From 2000 to 2007, for example, when Nevada’s economy was booming, private-sector, nonfarm employer outlays for employee compensation (including wages, salaries, benefits and bonuses) grew by a hefty 38.2%, according to inflation-adjusted U.S. Commerce Department data. But taxpayers’ real outlays for compensation of Nevada’s state and local government employees grew by an even heftier 41.6%.

The really startling contrast is what happened after the state economy got hammered by the collapse in real estate prices starting in late 2007. From 2007 to 2011, real nonfarm private-sector compensation in Nevada fell by 18.6%. Meanwhile, inflation adjusted government compensation declined by just 5.5% — or less than a third as much.

Both standard economic analysis and common sense indicate that trend was unsustainable — and indeed very recently the Silver State’s private sector appears to have recouped a small portion of the ground it lost relative to the government sector over the past decade.

But Big Labor is outraged by the possibility that the private business compensation could ever grow, anywhere, for any period of time, faster than government compensation.
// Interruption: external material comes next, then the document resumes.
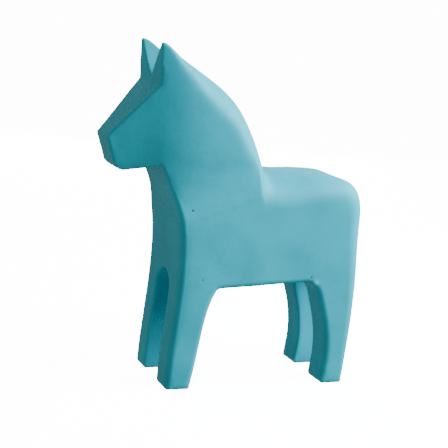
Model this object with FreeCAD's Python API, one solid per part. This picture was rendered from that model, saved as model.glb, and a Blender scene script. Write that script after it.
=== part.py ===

Union bosses know the growth of government at the private economy’s expense is the surest means for them to increase their wealth and political clout. They show no sign of being concerned that anemic business growth will cut into their income over the long run.

That’s why it’s not surprising that top bosses of the Nevada State Education Association (NSEA/NEA) teacher union are now heavily promoting a new tax hike initiative that would reportedly add $800 million per year to the tax burden of already battered Nevada businesses. (See the Las Vegas Reivew Journal editorial linked above for more information.)

Big Labor propagandists claim current tax revenues are insufficient to meet the needs of public schools, but ignore the fact that the union monopoly-bargaining process mandated by current state law makes it virtually impossible for schools to spend whatever revenues they have effectively. For example, as the Review Journal editorial notes, Nevada teacher union officials have actually insisted in recent contract negotiations that the jobs of young teachers be cut so teachers with more seniority could collect pay raises.

Despite the real estate market-related turmoil its economy has experienced, Nevada retains the potential to resume its long-term rapid economic growth over the next few years. But to get back on track the state needs to roll back government unions’ monopolistic special privileges — and refrain from foisting new burdens on private-sector employers and employees.